Now, in the photo above, we've attached a closeup picture of the breakout board that was inside the puck. we've also labeled the components we could identify... we're a n00b at this, so we couldn't identify much.

The one really nice thing about this board is the wires are correctly labeled on the board.

GPS Color Arduino

Black Ground GND

Red 5v 5v

Green TX PIN8

Yellow RX PIN9

Orange SCL PINA4

White SDA PINA5

I've attached a wiring diagram that we mocked up using Fritzing, and a picture of what my own wiring looks like (yeah, it's not pretty, we'll clean it up once I get all the other sensors we want attached and working).

One thing we wasn't sure of is if this board provides 5v to 3.3v level shifting for the data pins, so to be on the safe side, we added 10k resistors to each of the relevant data pins to ensure we didn't burn anything up, when we finalize everything we will be adding 3.3v-5v logic converters instead of the resistors.

One additional thing to note, the Green/Yellow(tx/rx) use a serial connection while the Orange/White(SCL/SDA) use the i2c connection. If you are using another type of Arduino, your connections might be different, so you need to adjust accordingly.

Step 3: The Code!

We used the Adafruit Sensor library and HMC5883 Sensor library for the Compass sensor and the TinyGPS++ library for the NEO-6m GPS Module.

We won't copy and paste the code in the instructions because we have attached the source code file, but we will go over a couple of the more interesting lines within the code.

Since the tx/rx of the GPS Module need to be reversed when hooked up to the Arduino, we declare those pins in Line 14. So essentially the TX wire from the GPS needs to go to the RX pin on the Arduino and the RX wire from the GPS needs to go to the TX pin on the Arduino.

static const int RXPin = 8, TXPin = 9;

The default BaudRate for the NEO-6m Module is 9600. So we made sure to declare this in line 15.

static const uint32_t GPSBaud = 9600;

The Magnetic Compass Module needs to be calibrated for your location!!

I've included more detailed instructions on how to do that in the code comments.

  // Once you have your heading, you must then add your 'Declination Angle', which is the 'Error' of the magnetic field in your location.<br>  // Find yours here: <a href="http://www.magnetic-declination.com/"> http://www.magnetic-declination.com/
</a>  // Now convert your degrees/minutes/seconds to decimal form.
  // then convert the decimal form to radians.
  // Mine is: 3* 18' E, which is +3.3 Degrees, or (which we need) 0.0575959 radians
  // If you cannot find your Declination, comment out these two lines, your compass will be slightly off.
    float declinationAngle = 0.0575959;
    heading += declinationAngle;

To find your magnetic declination you goto to the link in the code above.

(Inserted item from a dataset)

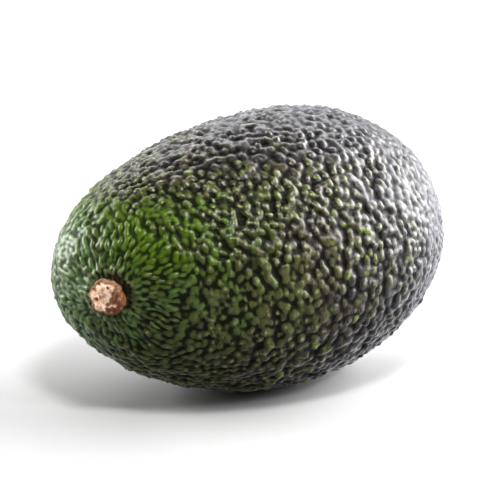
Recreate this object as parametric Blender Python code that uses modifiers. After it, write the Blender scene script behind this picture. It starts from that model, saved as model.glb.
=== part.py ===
"""A whole Hass-type avocado lying on its side, with the corky button that its stem left.

Metres, +Z up. X runs along the fruit, with the stem end at -X. The fruit stands on z = 0, and the
origin is the middle of that footprint, under the centre of the whole object's box.
"""

import math

import bmesh
import bpy
from mathutils import Matrix, Vector, noise

# Driving dimensions of the fruit
FRUIT_LENGTH = 0.100
FRUIT_WIDTH = 0.0655
STEM_END_TAPER = 0.09  # how much slimmer the stem end is than the blossom end
STEM_END_FULLNESS = 0.02  # how much rounder each end is than an ellipse
BLOSSOM_END_FULLNESS = 0.045
NECK_START = 0.1  # where the neck's lean starts, as a share of the half length
NECK_LEAN = Vector((0, 0.0030, 0.0026))  # how far the neck's tip leans off the axis
LUMP_HEIGHT = 0.00045  # broad, shallow lumps of the whole skin
LUMPS_ACROSS = 2.1

# How it lies
STEM_END_DROOP = math.radians(3.5)  # the slimmer stem end sinks until the fruit balances
REST_SPOT_DEPTH = 0.0005  # how far the soft skin is pressed flat where it rests

# The stem button, a turned knob. Heights are measured from the skin around it
STEM_DIRECTION = Vector((-0.90, -0.43, 0.05))  # on the neck's shoulder, beside its tip
FOOT_RADIUS = 0.0027
FOOT_DEPTH = 0.0009  # how deep the foot sits in the skin
BUTTON_PROFILE = (  # (radius, height), from the middle of the top down to the middle of the foot
    (0, 0.0024),
    (0.0016, 0.0025),
    (0.0034, 0.0028),
    (0.0041, 0.0023),
    (0.0043, 0.0015),
    (0.0040, 0.0008),
    (0.0031, 0.0003),
    (FOOT_RADIUS, -FOOT_DEPTH),
    (0, -FOOT_DEPTH),
)
SOCKET_GAP = 0.0003  # all round the foot

# Mesh density
FRUIT_SEGMENTS = 60
FRUIT_RINGS = 38
TURNED_STEPS = 24


def clear_scene():
    for obj in list(bpy.data.objects):
        bpy.data.objects.remove(obj)


def new_collection(name, hidden=False):
    made = bpy.data.collections.new(name)
    bpy.context.scene.collection.children.link(made)
    made.hide_render = hidden
    return made


def new_material(name, colour, roughness):
    made = bpy.data.materials.new(name)
    made.use_nodes = True
    shader = made.node_tree.nodes["Principled BSDF"]
    shader.inputs["Base Color"].default_value = (*colour, 1)
    shader.inputs["Roughness"].default_value = roughness
    shader.inputs["Metallic"].default_value = 0
    return made


def new_object(name, mesh, collection, material=None):
    made = bpy.data.objects.new(name, mesh)
    collection.objects.link(made)
    if material:
        mesh.materials.append(material)
    return made


def egg_swell(along):
    """Radius at a share along the axis (-1 stem end, 1 blossom end) over that of a plain ellipse."""
    fullness = BLOSSOM_END_FULLNESS if along > 0 else STEM_END_FULLNESS
    return 1 + STEM_END_TAPER * along + fullness * along**2


def widest_swell():
    shares = [i / 100 for i in range(-100, 101)]
    return max(math.sqrt(1 - t * t) * egg_swell(t) for t in shares)


WIDEST_SWELL = widest_swell()


def skin_point(direction):
    """Where the skin lies for a point on the unit sphere."""
    across = FRUIT_WIDTH / 2 * egg_swell(direction.x) / WIDEST_SWELL
    neck = max(0, (NECK_START - direction.x) / (1 + NECK_START))
    point = Vector((direction.x * FRUIT_LENGTH / 2, direction.y * across, direction.z * across))
    lump = LUMP_HEIGHT * noise.noise(direction * LUMPS_ACROSS)
    return point + NECK_LEAN * neck**2 + direction * lump


def make_fruit(collection, material):
    """A sphere primitive with its poles on the X axis, each point of which is moved to the skin."""
    bm = bmesh.new()
    poles_on_x = Matrix.Rotation(math.pi / 2, 4, "Y")
    bmesh.ops.create_uvsphere(
        bm, u_segments=FRUIT_SEGMENTS, v_segments=FRUIT_RINGS, radius=1, matrix=poles_on_x
    )
    for vert in bm.verts:
        vert.co = skin_point(vert.co)
    mesh = bpy.data.meshes.new("fruit")
    bm.to_mesh(mesh)
    bm.free()
    fruit = new_object("fruit", mesh, collection, material)
    mesh.shade_smooth()
    return fruit


def turned(name, profile, collection, material=None):
    """A solid turned about its own Z from a profile that starts and ends on that axis, top to bottom."""
    mesh = bpy.data.meshes.new(name)
    points = [(radius, 0, height) for radius, height in profile]
    mesh.from_pydata(points, [(i, i + 1) for i in range(len(points) - 1)], [])
    made = new_object(name, mesh, collection, material)
    screw = made.modifiers.new("Turned", "SCREW")
    screw.steps = TURNED_STEPS
    screw.render_steps = TURNED_STEPS
    screw.use_merge_vertices = True
    screw.merge_threshold = 0.00005
    screw.use_smooth_shade = True
    return made


def socket_profile():
    """The seat's cutter: a straight-sided plug that runs well out past the skin."""
    top = 0.006
    radius = FOOT_RADIUS + SOCKET_GAP
    bottom = -FOOT_DEPTH - SOCKET_GAP
    return ((0, top), (radius, top), (radius, bottom), (0, bottom))


def stand_on_stem_spot(obj, fruit):
    """Places obj where the stem grew, with its Z along the skin's outward normal."""
    _, point, normal, _ = fruit.closest_point_on_mesh(skin_point(STEM_DIRECTION.normalized()))
    obj.location = point
    obj.rotation_euler = normal.to_track_quat("Z", "X").to_euler()
    obj.parent = fruit.parent


def cut(target, cutter):
    made = target.modifiers.new(f"Cut by {cutter.name}", "BOOLEAN")
    made.operation = "DIFFERENCE"
    made.solver = "EXACT"
    made.object = cutter
    cutter.hide_render = True
    cutter.display_type = "WIRE"


def world_box(objects):
    """Lowest and highest corner of the objects as they are evaluated."""
    bpy.context.view_layer.update()
    graph = bpy.context.evaluated_depsgraph_get()
    points = []
    for obj in objects:
        shown = obj.evaluated_get(graph)
        points += [shown.matrix_world @ vert.co for vert in shown.data.vertices]
    low = Vector(min(p[i] for p in points) for i in range(3))
    high = Vector(max(p[i] for p in points) for i in range(3))
    return low, high


def make_table_cutter(collection):
    """A block whose top is z = 0: it takes the sliver of skin that the fruit's weight presses flat."""
    bm = bmesh.new()
    depth = 0.02
    below = Matrix.Translation((0, 0, -depth / 2)) @ Matrix.Diagonal((0.2, 0.2, depth, 1))
    bmesh.ops.create_cube(bm, size=1, matrix=below)
    mesh = bpy.data.meshes.new("table")
    bm.to_mesh(mesh)
    bm.free()
    return new_object("table", mesh, collection)


def main():
    clear_scene()
    avocado = new_collection("avocado")
    cutters = new_collection("cutters", hidden=True)
    skin = new_material("skin", (0.045, 0.07, 0.02), 0.42)
    cork = new_material("cork", (0.42, 0.25, 0.12), 0.85)

    pose = bpy.data.objects.new("fruit_axis", None)
    avocado.objects.link(pose)
    pose.rotation_euler = (0, -STEM_END_DROOP, 0)

    fruit = make_fruit(avocado, skin)
    fruit.parent = pose
    bpy.context.view_layer.update()

    button = turned("stem_button", BUTTON_PROFILE, avocado, cork)
    socket = turned("stem_socket", socket_profile(), cutters)
    for piece in (button, socket):
        stand_on_stem_spot(piece, fruit)
    cut(fruit, socket)

    low, high = world_box((fruit, button))
    middle = (low + high) / 2
    pose.location = (-middle.x, -middle.y, -low.z - REST_SPOT_DEPTH)
    cut(fruit, make_table_cutter(cutters))


main()
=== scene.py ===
import math

import bpy
import numpy as np
from mathutils import Matrix, Vector, kdtree, noise


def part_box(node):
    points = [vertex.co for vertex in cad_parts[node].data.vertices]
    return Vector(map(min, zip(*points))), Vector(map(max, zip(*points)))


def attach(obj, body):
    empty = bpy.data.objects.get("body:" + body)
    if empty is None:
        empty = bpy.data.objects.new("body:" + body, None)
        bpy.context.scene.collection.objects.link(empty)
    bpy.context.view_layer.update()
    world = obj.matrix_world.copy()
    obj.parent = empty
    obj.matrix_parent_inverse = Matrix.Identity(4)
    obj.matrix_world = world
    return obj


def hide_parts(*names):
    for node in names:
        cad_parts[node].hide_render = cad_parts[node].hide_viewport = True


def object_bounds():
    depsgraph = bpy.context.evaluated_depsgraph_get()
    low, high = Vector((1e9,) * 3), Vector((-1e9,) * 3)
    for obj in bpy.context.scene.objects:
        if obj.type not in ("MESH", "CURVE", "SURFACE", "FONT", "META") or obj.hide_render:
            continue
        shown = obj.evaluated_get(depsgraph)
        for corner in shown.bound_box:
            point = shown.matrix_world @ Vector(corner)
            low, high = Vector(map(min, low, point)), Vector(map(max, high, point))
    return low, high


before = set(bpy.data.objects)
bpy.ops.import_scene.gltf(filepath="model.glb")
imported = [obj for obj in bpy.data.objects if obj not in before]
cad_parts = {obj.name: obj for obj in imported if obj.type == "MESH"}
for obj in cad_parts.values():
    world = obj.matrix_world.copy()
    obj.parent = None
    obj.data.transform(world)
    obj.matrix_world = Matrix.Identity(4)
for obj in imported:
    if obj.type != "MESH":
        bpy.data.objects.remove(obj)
cadLow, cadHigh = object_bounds()
print("frame loaded:", sorted(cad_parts))

millimetre = 0.001
footDepth = 0.0009  # how deep the stem button's foot sits in the skin


def deselectAll():
    if bpy.context.mode != "OBJECT":
        bpy.ops.object.mode_set(mode="OBJECT")
    bpy.ops.object.select_all(action="DESELECT")


def pick(obj):
    deselectAll()
    obj.select_set(True)
    bpy.context.view_layer.objects.active = obj


def applied(obj, kind, **settings):  # adds a modifier and applies it at once
    pick(obj)
    modifier = obj.modifiers.new(kind.title(), kind)
    for name, value in settings.items():
        setattr(modifier, name, value)
    bpy.ops.object.modifier_apply(modifier=modifier.name)


def vectorsOf(mesh, kind):
    flat = np.empty(len(mesh.vertices) * 3, np.float32)
    mesh.vertices.foreach_get(kind, flat)
    return flat.reshape(-1, 3).astype(float)


def pointsOf(mesh):
    return vectorsOf(mesh, "co")


def normalsOf(mesh):
    return vectorsOf(mesh, "normal")


def movePoints(mesh, points):
    mesh.vertices.foreach_set("co", points.astype(np.float32).ravel())
    mesh.update()


def paint(mesh, name, values):  # stores one number or one vector for each point
    kind = "FLOAT" if values.ndim == 1 else "FLOAT_VECTOR"
    layer = mesh.attributes.new(name, kind, "POINT")
    key = "value" if values.ndim == 1 else "vector"
    layer.data.foreach_set(key, values.astype(np.float32).ravel())


def unit(vectors):
    return vectors / np.maximum(np.linalg.norm(vectors, axis=1, keepdims=True), 1e-12)


def smooth(values, low, high):  # 0 at low, 1 at high, with a soft start and end
    share = np.clip((values - low) / (high - low), 0, 1)
    return share * share * (3 - 2 * share)


def noiseAt(points, size, shift=0):  # lumps of this size; another shift gives other lumps
    return np.array([noise.noise(Vector(p)) for p in (points + shift) / size])


def noiseVectorAt(points, size, seed):
    noise.seed_set(seed)  # without it, this noise differs from run to run
    return np.array([noise.noise_vector(Vector(p)) for p in points / size])


def findStem():
    # The corky button is a turned disc, so its axis is the direction in which its points spread least
    points = pointsOf(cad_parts["stem_button"].data)
    middle = points.mean(0)
    _, axes = np.linalg.eigh(np.cov((points - middle).T))
    axis = axes[:, 0]
    fruitMiddle = pointsOf(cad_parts["fruit"].data).mean(0)
    if axis @ (middle - fruitMiddle) < 0:
        axis = -axis
    foot = middle + axis * ((points - middle) @ axis).min()
    return {"axis": axis, "foot": foot, "seat": foot + axis * footDepth}  # seat: where it meets the skin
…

Once you have your magnetic declination in Degrees and Minutes you need to convert that into decimal form. Which you can do here: http://www.rapidtables.com/convert/number/degrees-...

Now that you have your magnetic declination you can convert that into Radians which is what the Adafruit library requires. This can be done easily by google: https://www.google.com/webhp?q=1%20degrees%20to%20...

Make sure you change line 140 to the correct declination in radians for your location!

We've made sure to comment the code the best could in order to help you set everything up and customize your setup.

I highly suggest you take a look at the Reference Step of this Instructable and read more about Heading location and the TinyGPS++ Library!

Step 4: Profit!

Once you have your code uploaded to your Arduino, and everything plugged in.... Connect your Arduino to your computer and open the Serial Monitor and you should see the information scrolling across your screen!

This GPS Module does NOT work indoors, so if you want to see your location, you need to go outside, it also could take anywhere from 2-5 minutes for it to properly track the GPS satellites and give you the correct position.